Quoted from Brian541:If you can find someone local with a tube rejuvenator/tester first just to check if its worth putting time and money into the chassis would be ideal.If you rebuild the chassis and it has a weakening tube it will give you problems with the guns registering and will need replaced over time anyway.
Good Advice, but you will more than likely be wasting your time and money. Carnevils were built with really low grade CRTs. As the emissions faded, it was necessary to turn up the brightness / screen level to get the optics to trigger which is why you are seeing the retrace lines (on a washed out picture). You could probably adjust the picture to look good to the human eye, and then the optics won't work any longer. There is also a shot contrast adjustment in the game's menu that changes the difference between black and white. which can be changed to the point that you will no longer see the white text on the gray screen in the test menu so be careful.
I can't remember for sure but I think it uses a 7400 series WGM2574. If you are extremely lucky, there are two caps that go bad on those Wells Gardner monitors that provide the Video B+ to the neck board (which can cause a dim picture which causes tech to turn up the brightness). One is C310 10ufd at 250VDC and the other is C504 on the neck board 4.7ufd@200VDC. I think you should have around 165VDC across C504. If you have much less (like 100 or less), try changing both caps before doing anything else. It will be necessary to readjust Contrast, Brightness, and Screen Level (on the flyback) after making the fix.
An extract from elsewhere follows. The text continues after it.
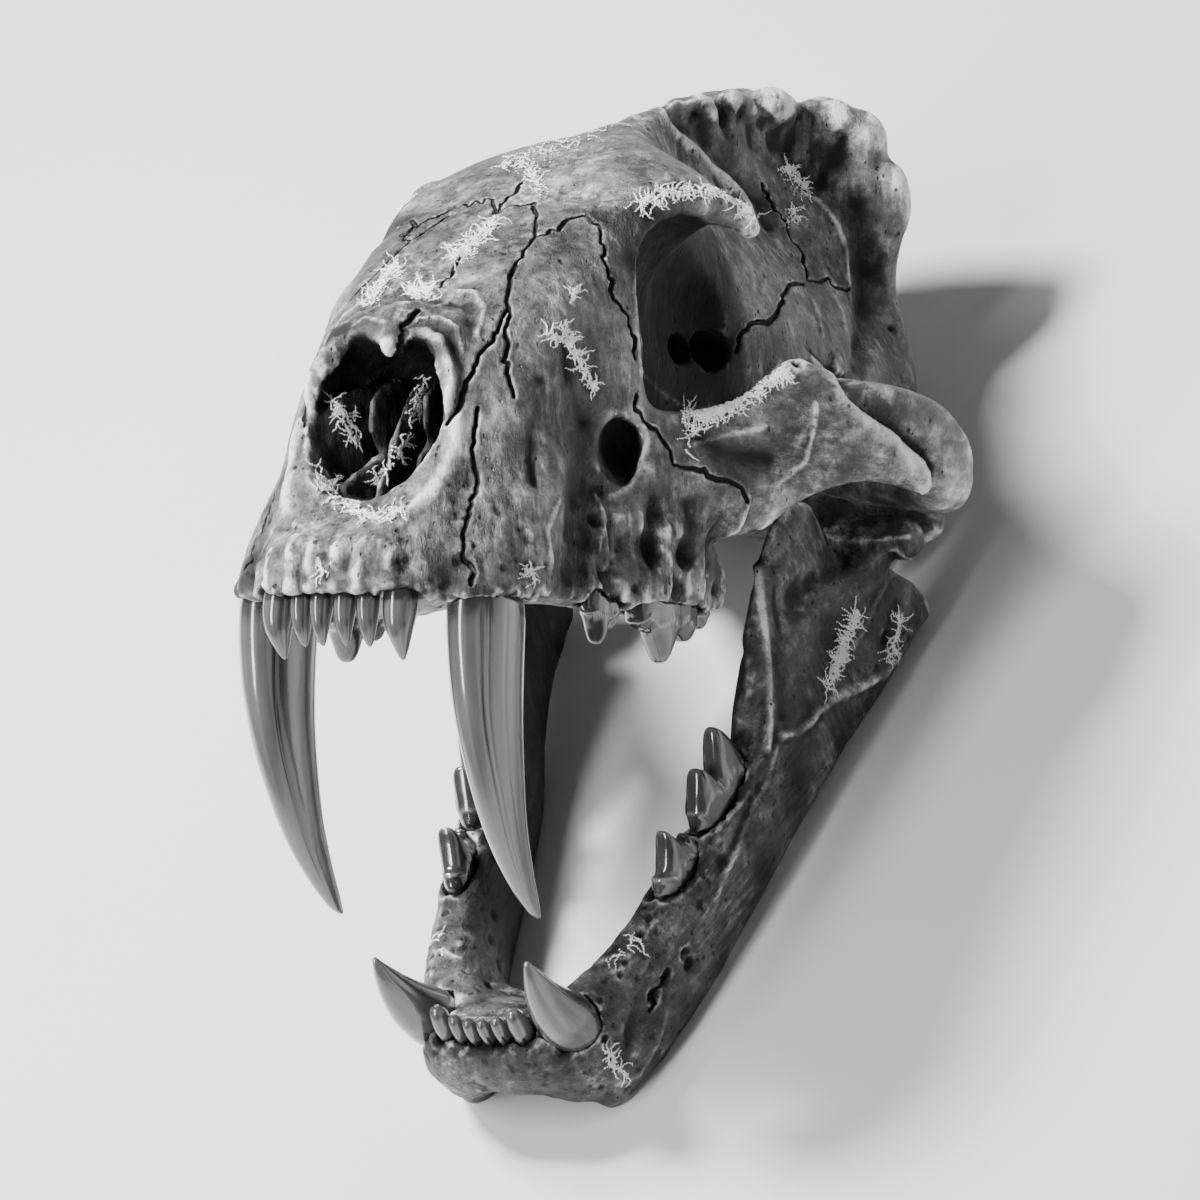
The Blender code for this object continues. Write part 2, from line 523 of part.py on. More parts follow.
def table_cutter():
    """Everything below the table, which wears small flats on what rests there."""
    bm = bmesh.new()
    wide, long, deep = TABLE_BLOCK
    place = Matrix.Translation((0, 0, -deep / 2)) @ Matrix.Diagonal((wide, long, deep, 1.0))
    bmesh.ops.create_cube(bm, size=1, matrix=place)
    return hide_helper(new_object("below_table", bm))


def roller_clearance():
    bm = bmesh.new()
    add_roller(bm, JOINT_RADIUS + JOINT_CLEARANCE, JOINT_INNER - JOINT_END_ROOM, JOINT_OUTER + JOINT_END_ROOM)
    return bm


def main():
    for existing in list(bpy.data.objects):
        bpy.data.objects.remove(existing)
    jaw_frame = place_frame("jaw_frame", JAW_TIP_UP)
    skull_frame = place_frame("skull_frame", JAW_TIP_UP + GAPE)
    below_table = table_cutter()

    upper_cones = {"upper_canine": SABRE}
    upper_cones.update({f"upper_incisor_{i}": rows for i, rows in UPPER_INCISORS.items()})
    upper_sockets = add_teeth(upper_cones, UPPER_BLADES, skull_frame)
    lower_cones = {"lower_canine": LOWER_CANINE}
    lower_cones.update({f"lower_incisor_{i}": rows for i, rows in LOWER_INCISORS.items()})
    lower_sockets = add_teeth(lower_cones, LOWER_BLADES, jaw_frame)

    cranium = new_object("cranium", cranium_shapes(), make_material("fossil_bone", BONE_COLOUR, 0.6))
    mandible = new_object("mandible", mandible_shapes(), make_material("jaw_bone", JAW_COLOUR, 0.6))
    cranium.parent = skull_frame
    mandible.parent = jaw_frame

    helpers = {
        "cranium_hollows": cranium_hollows(),
        "upper_sockets": upper_sockets,
        "joint_clearance": roller_clearance(),
        "mandible_hollows": mandible_hollows(),
        "lower_sockets": lower_sockets,
    }
    helpers = {name: hide_helper(new_object(name, bm)) for name, bm in helpers.items()}
    for name, helper in helpers.items():
        helper.parent = jaw_frame if name in ("mandible_hollows", "lower_sockets") else skull_frame

    shape_bone(cranium, helpers["cranium_hollows"], CRANIUM_TRIANGLES)
    cut(cranium, helpers["upper_sockets"], "sockets")
    cut(cranium, helpers["joint_clearance"], "joint_clearance")
    cut(cranium, below_table, "worn_flats")

    shape_bone(mandible, helpers["mandible_hollows"], MANDIBLE_TRIANGLES)
    cut(mandible, helpers["lower_sockets"], "sockets")
    cut(mandible, below_table, "worn_flats")


main()
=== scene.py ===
"""The looks of a fossil sabre-toothed cat's skull: bone, teeth and mineral crust.

Anatomy is written in millimetres in the skull's own frame: x to the animal's left, forward along
the muzzle and up, from the middle of the jaw joint's axis. The lower jaw is written in the same
frame with its mouth closed. Marks are listed in the photograph's pixels, and each is put on the
bone where the camera's ray through that pixel meets it.
"""

import math

import bmesh
import bpy
import numpy as np
from mathutils import Matrix, Quaternion, Vector
from mathutils.bvhtree import BVHTree
from mathutils.kdtree import KDTree


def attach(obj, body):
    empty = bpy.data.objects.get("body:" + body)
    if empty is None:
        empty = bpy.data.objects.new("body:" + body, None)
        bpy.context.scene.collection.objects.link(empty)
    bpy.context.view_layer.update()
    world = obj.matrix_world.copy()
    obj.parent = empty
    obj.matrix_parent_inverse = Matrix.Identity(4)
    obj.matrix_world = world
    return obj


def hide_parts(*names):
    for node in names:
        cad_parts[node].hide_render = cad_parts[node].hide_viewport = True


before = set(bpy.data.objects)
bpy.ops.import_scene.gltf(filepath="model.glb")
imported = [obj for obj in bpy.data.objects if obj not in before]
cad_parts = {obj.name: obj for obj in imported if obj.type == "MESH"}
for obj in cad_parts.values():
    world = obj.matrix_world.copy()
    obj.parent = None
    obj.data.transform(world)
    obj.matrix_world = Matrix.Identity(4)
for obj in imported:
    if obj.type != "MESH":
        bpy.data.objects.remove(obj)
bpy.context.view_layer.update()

MM = 0.001

# Pose: how far the mouth is open, and how far the lower jaw is tipped up as it rests on a table
GAPE = math.radians(39.7)
JAW_TIP_UP = math.radians(10.7)

# Where the jaw joint's axis stands in the part's frame: above the table, and behind its origin
JOINT_HEIGHT = 40.4
JOINT_BEHIND = 27.8

# Jaw joint: the two condyles are short rollers across the skull
JOINT_RADIUS = 8.0
JOINT_INNER = 47.0
JOINT_OUTER = 80.0
JOINT_CLEARANCE = 0.7

# A tooth's root keeps this gap to its socket
SOCKET_GAP = 0.3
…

As to rejuvination, good luck! The cathodes are so thin on those tubes that when you go to rejuvinate it, you will simply burn them away and totally loose the color. You can try Clean and Balance (not rejuvinate) and you might get lucky (much easier on the cathodes). But chances are, it will go from bad to worse. But, if you are going to toss the monitor anyway, you can take the financial risk.
Since it is a low res. 25" monitor, your best bet is to locate a much older game that uses one of the earlier CRTs with much better life in them (and can successfully be rejuvinated if necessary). Hopefully, you can find one at a local auction or off craiglist.
Another alternative is to find an old 25" CRT TV to marry the TV's CRT AND Yoke to the WG Montor PCB and metal chassis. Don't try to move the yoke over to the TVs Tube since you will more than likely never get the convergence right. Stick with better brand names as they typically used better grade glass than the generics. And you might want to avoid anything RCA or Zenith since those were pretty sorry CRTs for our industry. More than likely, the CRT in the TV saw far less hours on than a Video Game monitor. Check the ohms across both the game's Horiz and Vertical coils and see if the TV's come close. Usually, the H will be the same since both are a low res. yoke. But the Vertical values can be quite different and you will have issues if they aren't a close match (burn up the vertical drive IC or screen will be too tall).
The quantum hard drives were fairly voltage sensitive. So, you should check to see what 5V and 12V is at the Hard Drive power connector. The game is notorious for burning the edge connector fingers since voltage first comes into the logic board, and then goes back out to the coin door, guns and Hard Drive. To help this, we used to jumper the power wires going to the Jamma connector to the hard drive power connector jumper (simply done using splice connectors - the kind that let you straddle a wire and then have a knife you crimp down to join the two wires. Simply knock the dead end out of the one channel and you can join two wires side by side in a snap. You want the Blue color for that gauge wiring). Make sure you join the Red, Yellow and one Black to wires that are coming FROM the power supply, not going from the Logic Jamma out to the rest of the cabinet (coin door lights, Coin meter etc.)
A nice upgrade is to buy one of the Hard Drive eliminator kits that use a CF Flash card instead of a mechanical hard drive which will eventually fail.